- Needilup
- Interactive map of Needilup
- Coordinates: 33°57′10″S 118°46′18″E﻿ / ﻿33.9527°S 118.7716°E
- Country: Australia
- State: Western Australia
- LGA: Shire of Jerramungup;
- Location: 440 km (270 mi) SE of Perth; 32 km (20 mi) E of Ongerup;
- Established: 1954

Government
- • State electorate: Roe;
- • Federal division: O'Connor;

Area
- • Total: 845.2 km^{2} (326.3 sq mi)
- Elevation: 292 m (958 ft)

Population
- • Total: 99 (SAL 2021)
- Postcode: 6336
Localities around Needilup
| Mills Lake | Pingrup | Jerramungup |
| Cowalellup | Needilup | Jerramungup |
| Monjebup | Boxwood Hill | Gairdner |

= Needilup, Western Australia =

Town in Western Australia

Needilup is a town and locality in the Shire of Jerramungup, Great Southern region of Western Australia. Needilup is situated between Ongerup and Jerramungup along the Gnowangerup-Jerramungup Road. The Needilup and Corackerup Nature Reserves are located within Needilup, as is the Chereninup Creek Reserve.

==History==
The establishment of a town arose after a local member petitioned the lands department for land to be made available for a townsite in 1951 after settlement in the area lead to a demand for land. Lots were surveyed soon afterward and the townsite was declared in 1954.
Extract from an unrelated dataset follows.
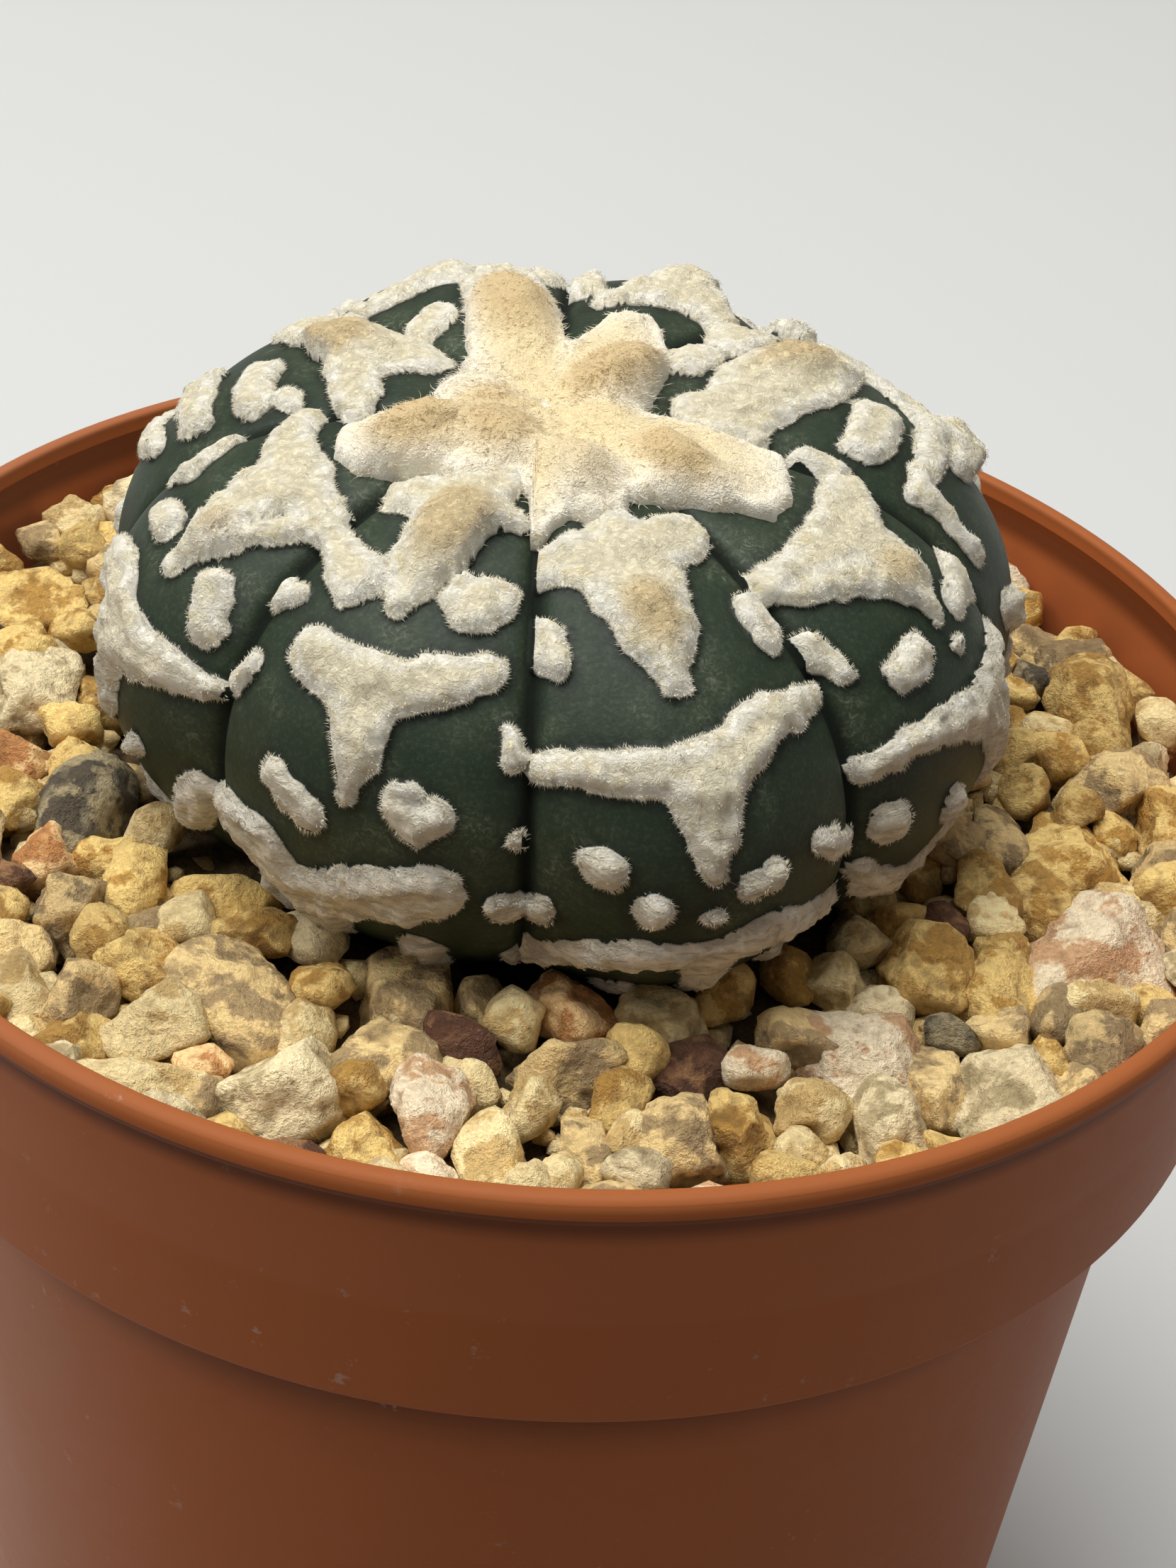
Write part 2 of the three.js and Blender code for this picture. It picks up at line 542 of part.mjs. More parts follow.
// The skin: an even sphere mapped on to the plant, its vertices drawn on to the grooves and the
// outlines of the felt, then raised where there is felt and lowered where the crown wool sits.
// The buried share of the body gets fewer of the sphere's rows than the share that shows.
function skinDown(height) {
  const turn = Math.acos(clamp(height, -1, 1)) / Math.PI;
  const shown = (turn / SHOWN_SHARE) * SHOWN_LENGTH;
  const buried = mix(SHOWN_LENGTH, 1, (turn - SHOWN_SHARE) / (1 - SHOWN_SHARE));
  return RIDGE_LENGTH * (turn < SHOWN_SHARE ? shown : buried);
}

function cactusBody() {
  const sphere = new THREE.IcosahedronGeometry(1, SKIN_DETAIL);
  sphere.deleteAttribute("normal");
  sphere.deleteAttribute("uv");
  const skin = mergeVertices(sphere, 1e-4);
  const place = new THREE.Vector3();
  for (let vertex = 0; vertex < skin.attributes.position.count; vertex += 1) {
    place.fromBufferAttribute(skin.attributes.position, vertex).normalize();
    const direction = Math.atan2(place.y, place.x);
    const { rib, across, halfWidth } = ribAt(direction);
    let down = skinDown(place.z);
    const half = Math.max(ridgeAt(down).reach * halfWidth, 1e-6);
    let aside = across * half;
    let felt = distanceToFelt(FLECKS[rib], aside, down);
    if (half - Math.abs(aside) < SNAP) {
      aside = Math.sign(aside) * half;
      felt = distanceToFelt(FLECKS[rib], aside, down);
    } else if (Math.abs(felt) < SNAP) {
      const step = 0.01;
      const slopeAside = (distanceToFelt(FLECKS[rib], aside + step, down) - felt) / step;
      const slopeDown = (distanceToFelt(FLECKS[rib], aside, down + step) - felt) / step;
      aside = clamp(aside - felt * slopeAside, -half, half);
      down -= felt * slopeDown;
      felt = 0;
    }
    const azimuth = azimuthOf(rib, aside / half);
    const underWool = clamp((seatEdge(azimuth) - down) / 0.3, 0, 1);
    const raised = (felt <= 0 ? FELT_LIFT : 0) + tuftHeight(rib, aside, down);
    const lift = mix(raised, -WOOL_SEAT, underWool);
    const point = skinPoint(azimuth, down, lift);
    skin.attributes.position.setXYZ(vertex, point.x, point.y, point.z);
  }
  return skin;
}

// The crown wool: a cushion in its seat with domed tufts and matted ripples. Its columns stand at
// the places of its edge.
function crownWool() {
  const sides = WOOL_EDGE.length;
  const cushion = new THREE.SphereGeometry(1, sides, WOOL_RINGS).rotateX(Math.PI / 2);
  cushion.deleteAttribute("normal");
  cushion.deleteAttribute("uv");
  const wool = mergeVertices(cushion, 1e-4);
  const place = new THREE.Vector3();
  for (let vertex = 0; vertex < wool.attributes.position.count; vertex += 1) {
    place.fromBufferAttribute(wool.attributes.position, vertex);
    const turn = Math.atan2(place.y, place.x) / (2 * Math.PI) + 0.5;
    const azimuth = radians(WOOL_EDGE[Math.round(turn * sides) % sides][0]);
    const down = Math.min(Math.hypot(place.x, place.y), 1) * woolEdge(azimuth);
    const { rib, across, halfWidth } = ribAt(azimuth);
    const aside = across * ridgeAt(down).reach * halfWidth;
    const ripple = 0.12 * Math.sin(1.9 * aside + 0.7 * down) * Math.sin(1.3 * down + rib);
    const crest = WOOL_THICKNESS + ripple + crownTuftHeight(azimuth, down);
    const seat = 1.2 * FIT_GAP - WOOL_SEAT;
    const lift = place.z > 0 ? mix(seat, crest, place.z ** 0.6) : seat;
    const point = skinPoint(azimuth, down, lift);
    wool.attributes.position.setXYZ(vertex, point.x, point.y, point.z);
  }
  return wool;
}

// The plant's own shape without felt, swollen a little, to leave it a plain hole in the grit.
function plantHole() {
  const sphere = new THREE.IcosahedronGeometry(1, HOLE_DETAIL);
  sphere.deleteAttribute("normal");
  sphere.deleteAttribute("uv");
  const hole = mergeVertices(sphere, 1e-4);
  const place = new THREE.Vector3();
  for (let vertex = 0; vertex < hole.attributes.position.count; vertex += 1) {
    place.fromBufferAttribute(hole.attributes.position, vertex).normalize();
    const down = (Math.acos(clamp(place.z, -1, 1)) / Math.PI) * RIDGE_LENGTH;
    const point = skinPoint(Math.atan2(place.y, place.x), down, PLANT_CLEARANCE);
    hole.attributes.position.setXYZ(vertex, point.x, point.y, point.z);
  }
  return toSolid(hole);
}

// A fleshy taproot with thinner side roots, each part thicker all round by extra.
function roots(extra) {
  const foot = ROOT_TOP - ROOT_LENGTH;
  const outline = [
    [0, foot - extra],
    [0.8 + extra, foot - extra],
    [0.45 * ROOT_RADIUS + extra, foot + 0.45 * ROOT_LENGTH],
    [0.85 * ROOT_RADIUS + extra, foot + 0.8 * ROOT_LENGTH],
    [ROOT_RADIUS + extra, ROOT_TOP - 1],
    [ROOT_RADIUS + extra, ROOT_TOP + extra],
    [0, ROOT_TOP + extra],
  ];
  let solid = toSolid(turned(outline, 12).translate(PLANT_X, PLANT_Y, 0));
  for (let root = 0; root < SIDE_ROOTS; root += 1) {
    const azimuth = (root / SIDE_ROOTS) * 2 * Math.PI + 0.4;
    const start = ROOT_TOP - 3.5 - 2.2 * root;
    const far = new THREE.Vector3(Math.cos(azimuth), Math.sin(azimuth), 0);
    const line = new THREE.CatmullRomCurve3([
      new THREE.Vector3(PLANT_X, PLANT_Y, start + 1).addScaledVector(far, 1),
      new THREE.Vector3(PLANT_X, PLANT_Y, start - 1).addScaledVector(far, 9),
      new THREE.Vector3(PLANT_X, PLANT_Y, start - 9).addScaledVector(far, 16 + extra),
    ]);
    const section = new THREE.Shape().absarc(0, 0, 0.7 + extra, 0, 2 * Math.PI);
    const options = { steps: 4, extrudePath: line, curveSegments: 2, bevelEnabled: false };
    solid = solid.add(toSolid(new THREE.ExtrudeGeometry(section, options)));
  }
  return solid;
}

function pottingMix() {
  const wall = WALL + FIT_GAP;
  const outline = [
    [0, FLOOR_TOP + FIT_GAP],
    [FOOT_RADIUS - wall, FLOOR_TOP + FIT_GAP],
    [SHOULDER_RADIUS - wall, SHOULDER_Z + wall],
    [COLLAR_FOOT_RADIUS - wall, SHOULDER_Z + wall],
    [COLLAR_FOOT_RADIUS - wall, MIX_TOP],
    [0, MIX_TOP],
  ];
  const fill = toSolid(turned(outline, 30));
  return toGeometry(largestBody(fill.subtract(roots(FIT_GAP))));
}

// Places the known stones first, then throws seeded ones into the gaps that are left. Each gets
// a height over the bed and a tilt of its upper face.
function placeStones() {
  const random = seededRandom(STONE_SEED);
  const stones = KNOWN_STONES.map(([x, y, size]) => ({ x, y, size }));
  for (let tries = 0; tries < STONE_TRIES; tries += 1) {
    const size = mix(SMALL_STONE, LARGE_STONE, random() ** 2 * (1 - tries / STONE_TRIES));
    const azimuth = 2 * Math.PI * random();
    const radius = mix(GRIT_INNER_RADIUS, GRIT_RADIUS, Math.sqrt(random()));
    const x = radius * Math.cos(azimuth);
    const y = radius * Math.sin(azimuth);
    const spacing = (stone) => STONE_PACKING * (stone.size + size);
    const free = stones.every((stone) => Math.hypot(stone.x - x, stone.y - y) > spacing(stone));
    if (free) stones.push({ x, y, size });
  }
  for (const stone of stones) {
    stone.rise = mix(-0.3, 0.8, random()) + 0.25 * (stone.size - SMALL_STONE);
    stone.tiltX = mix(-STONE_TILT, STONE_TILT, random());
    stone.tiltY = mix(-STONE_TILT, STONE_TILT, random());
  }
  return stones;
}

// The stone that a place belongs to, its distance to the crack round that stone, and the way
// to the crack. The cracks are straight, and lie nearer to the smaller of two stones.
function crackAt(stones, x, y) {
  const power = ({ x: stoneX, y: stoneY, size }) => (x - stoneX) ** 2 + (y - stoneY) ** 2 - size ** 2;
  const own = stones.reduce((best, stone) => (power(stone) < power(best) ? stone : best));
  let crack = { own, distance: Infinity, wayX: 0, wayY: 0 };
  for (const other of stones) {
    if (other === own) continue;
    const apart = Math.hypot(other.x - own.x, other.y - own.y);
    const distance = (power(other) - power(own)) / (2 * apart);
    if (distance >= crack.distance) continue;
    crack = { own, distance, wayX: (other.x - own.x) / apart, wayY: (other.y - own.y) / apart };
  }
  return crack;
}

// The grit is a turned bed whose top rises into angular stones with deep cracks between them.
function gritTopDressing() {
  const profile = [[0, GRIT_BASE], [GRIT_RADIUS, GRIT_BASE], [GRIT_RADIUS, GRIT_LEVEL]];
  for (let ring = 1; ring <= GRIT_RINGS; ring += 1) {
    profile.push([mix(GRIT_RADIUS, GRIT_INNER_RADIUS, ring / GRIT_RINGS), GRIT_LEVEL]);
  }
  profile.push([0, GRIT_LEVEL]);
  const bare = turned(profile, GRIT_SIDES);
  bare.deleteAttribute("normal");
  bare.deleteAttribute("uv");
  const bed = mergeVertices(bare, 1e-4);
  const stones = placeStones();
  const place = new THREE.Vector3();
  for (let vertex = 0; vertex < bed.attributes.position.count; vertex += 1) {
    place.fromBufferAttribute(bed.attributes.position, vertex);
    const radius = Math.hypot(place.x, place.y);
    if (place.z < GRIT_LEVEL - 0.01 || radius < 1) continue;
    const { own, distance, wayX, wayY } = crackAt(stones, place.x, place.y);
    const atCrack = distance < CRACK_SNAP && radius < GRIT_RADIUS - 0.1;
    if (atCrack) {
      place.x += distance * wayX;
      place.y += distance * wayY;
    }
    const level = GRIT_LEVEL + GRIT_SLOPE * place.x;
    const face = own.rise + own.tiltX * (place.x - own.x) + own.tiltY * (place.y - own.y);
    const share = atCrack ? 0 : Math.min(distance / STONE_BEVEL, 1) ** 0.6;
    const edge = radius > GRIT_RADIUS - 0.1 ? 0.5 : 1;
    place.z = level + edge * mix(-CRACK_DEPTH, face, share);
    bed.attributes.position.setXYZ(vertex, place.x, place.y, place.z);
  }
  return toGeometry(largestBody(toSolid(bed).subtract(plantHole()).subtract(roots(FIT_GAP))));
}

function node(name, geometry, colour, roughness) {
  geometry.computeVertexNormals();
  const material = new THREE.MeshStandardMaterial({ color: colour, roughness, metalness: 0 });
  const mesh = new THREE.Mesh(geometry, material);
  mesh.name = name;
  return mesh;
}

const potted = new THREE.Group();
potted.add(
  node("pot", pot(), TERRACOTTA, 0.55),
  node("potting_mix", pottingMix(), DARK_MIX, 0.95),
  node("grit_top_dressing", gritTopDressing(), GRIT_TAN, 0.8),
  node("cactus_body", cactusBody(), SKIN_GREEN, 0.75),
  node("crown_wool", crownWool(), WOOL_CREAM, 0.95),
  node("taproot", toGeometry(roots(0)), ROOT_TAN, 0.9),
);

export default potted;
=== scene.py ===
"""A star cactus of the V type in a grit-dressed plastic pot, modelled for its looks."""
import logging
import math
from dataclasses import dataclass, field
from enum import Enum
from functools import partial
from typing import Callable, Iterator, Sequence

import bmesh
import bpy
import numpy as np
from mathutils import Matrix, Vector


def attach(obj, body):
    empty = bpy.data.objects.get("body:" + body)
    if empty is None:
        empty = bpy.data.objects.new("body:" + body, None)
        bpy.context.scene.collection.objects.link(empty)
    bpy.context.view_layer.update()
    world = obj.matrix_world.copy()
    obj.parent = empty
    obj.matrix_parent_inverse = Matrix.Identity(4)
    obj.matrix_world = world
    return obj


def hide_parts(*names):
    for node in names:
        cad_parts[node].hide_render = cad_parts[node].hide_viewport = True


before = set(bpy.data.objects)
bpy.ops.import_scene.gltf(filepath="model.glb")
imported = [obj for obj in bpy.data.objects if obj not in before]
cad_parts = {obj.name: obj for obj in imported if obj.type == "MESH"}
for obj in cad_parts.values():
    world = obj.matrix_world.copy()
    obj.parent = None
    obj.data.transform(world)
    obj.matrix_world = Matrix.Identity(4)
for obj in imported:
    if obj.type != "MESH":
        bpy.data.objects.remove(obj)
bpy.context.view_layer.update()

log = logging.getLogger("potted_cactus")

MM = 0.001
FULL_TURN = 2 * math.pi
Array = np.ndarray
Colour = tuple[float, float, float, float]
Run = Sequence[Sequence[float]]

# Sizes of the pot and its filling, in millimetres, the same as the frame's
POT_HEIGHT = 68.0
RIM_RADIUS = 37.5
WALL = 1.1
COLLAR_FOOT_RADIUS = 36.4
SHOULDER_RADIUS = 33.8
FOOT_RADIUS = 30.8
SHOULDER_Z = 53.9
FLOOR_TOP = 3.0
GRIT_BASE = 56.5
GRIT_LEVEL = 64.2
GRIT_SLOPE = -0.022


@dataclass(frozen=True)
class Rib:
    """One rib of the plant.

    Args:
        groove: where it starts round the crown, in degrees.
        swell: how much further it reaches than the mean.
        shoulder: how much higher its shoulder stands than the mean, in millimetres.
    """

    groove: float
    swell: float
    shoulder: float


RIBS = (
    Rib(-88, 0.02, 0.0), Rib(-47, -0.03, 0.0), Rib(-6, 0.06, 1.4), Rib(54, 0.08, 2.1),
    Rib(88, 0.07, 1.6), Rib(133, -0.08, 0.5), Rib(184, -0.1, 0.0), Rib(228, -0.09, 0.0),
)

# The edge of the crown wool: azimuth in degrees, and millimetres down from the crown.
WOOL_EDGE = (
    (-92, 8.1), (-90, 11.6), (-85, 10.4), (-80, 9.6), (-72, 9.8), (-65, 9.8), (-60, 8.9), (-53, 9.2),
    (-45, 9.9), (-37, 11.4), (-31, 13.3), (-23, 13.3), (-10, 12.3), (-6, 9.8), (-2, 7.0), (6, 5.3),
    (20, 5.4), (32, 6.6), (48, 9.0), (58, 10.8), (66, 11.8), (74, 10.6), (79, 7.2), (84, 7.4),
    (90, 10.4), (98, 12.4), (108, 12.4), (115, 10.4), (126, 7.1), (140, 5.8), (162, 5.6), (180, 6.0),
    (191, 6.8), (197, 8.8), (200, 10.8), (208, 11.4), (216, 11.3), (222, 10.7), (227, 9.7), (234, 8.9),
    (244, 8.5), (256, 7.8), (264, 7.8),
)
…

The name is Aboriginal in origin and the meaning is unknown. The name is taken from the nearby Needilup River that was first surveyed in 1901 and spelt in a variety of ways.

==Nature reserves==
The Needilup Nature Reserve was gazetted on 14 August 1914, has a size of 6.22 km2, and is located within the Mallee bioregion. The Corackerup Nature Reserve was gazetted on 	17 May 1963, has a size of 43.34 km2, and is located within the Esperance Plains bioregion.